The manufacturer itself provides the answer: “If you enjoy downloading many apps or you are a gamer, we are sorry this cellphone isn’t very suitable for you… This is a cheap smartphone that has given up as much profit as possible.” This brutal honesty is refreshing. The X1 2025 is suitable for a vanishingly small user profile:

  • Seniors or first-time smartphone users who need a simple device for calls, texts, and occasional web browsing, with no interest in apps.
  • A literal “burner” or emergency backup phone kept in a drawer for occasional use, where performance is irrelevant.
  • A dedicated device for a single, ultra-lightweight task (e.g., a streaming stick remote, a basic GPS unit, a music player) where its limitations are irrelevant.

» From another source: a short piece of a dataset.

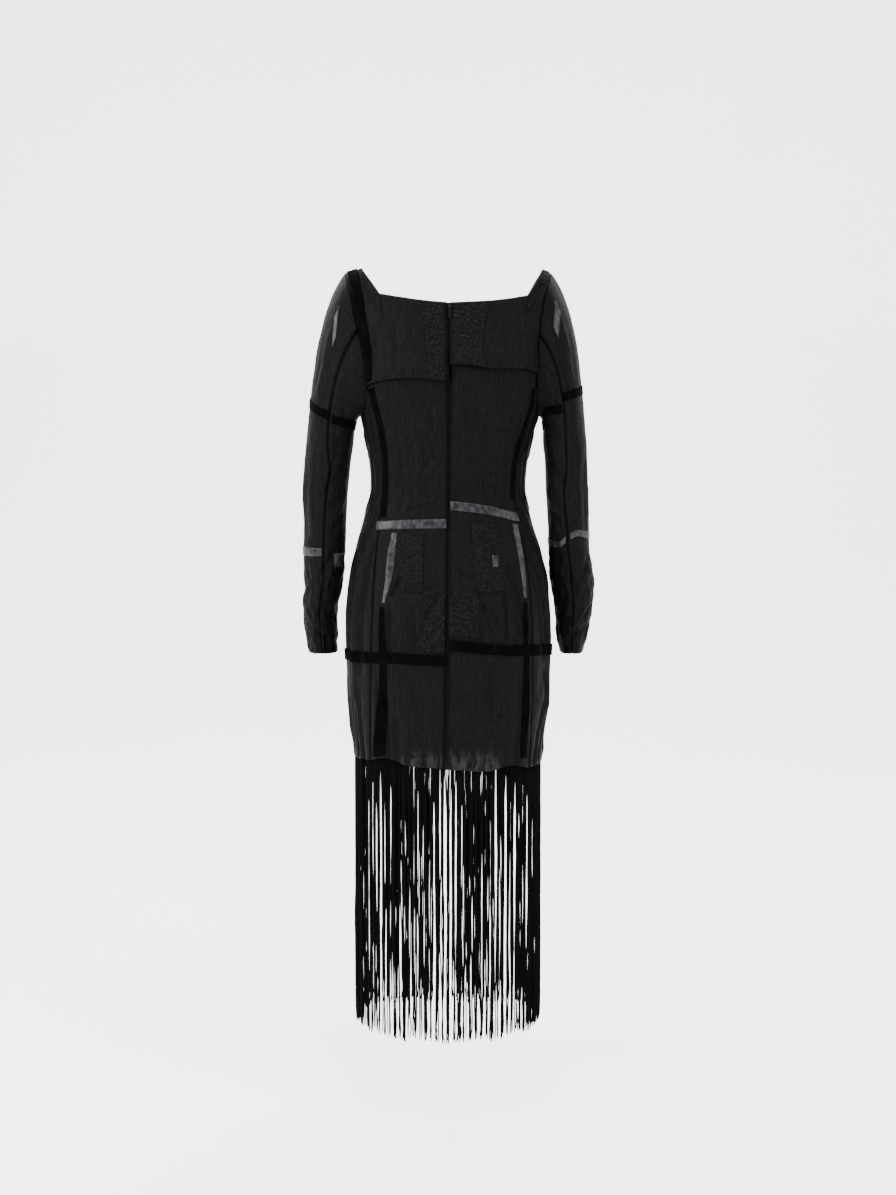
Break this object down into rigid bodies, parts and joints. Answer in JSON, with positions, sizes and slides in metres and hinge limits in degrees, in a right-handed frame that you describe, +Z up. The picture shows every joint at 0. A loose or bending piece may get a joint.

Verdict: A Niche Artifact, Not a Recommendation

The X1 2025 is not a good smartphone by any conventional metric. Its 2GB RAM/16GB storage configuration is functionally obsolete for the Android ecosystem in 2025. Its lack of 5G, slow charging, and carrier lock to a single carrier with massive MVNO exclusions severely limit its utility and future-proofing.

However, as a $50-or-less piece of communication hardware, its existence makes a perverse kind of sense. If your needs are pared down to the absolute bare essentials—a large screen, the ability to make calls and send texts on T-Mobile, a basic camera, and Face Unlock—and you are fully aware you will run no more than three apps at a time, then the X1 might fulfill that very narrow mission. It’s a phone that proudly accepts its own inadequacy.

The Final Word: Do not buy the X1 2025 expecting a functional smartphone. Buy it only if you understand and accept its crippling performance limits and its binding to the T-Mobile network. For any other use case—social media, light gaming, photography, productivity, or even just installing a few favorite apps—the minimal investment required to step up to a phone with 4GB RAM and 64GB storage (still widely available in the budget segment) will provide a dramatically better and less frustrating experience. The X1 is a compromise too far for all but the most constrained, minimalist users.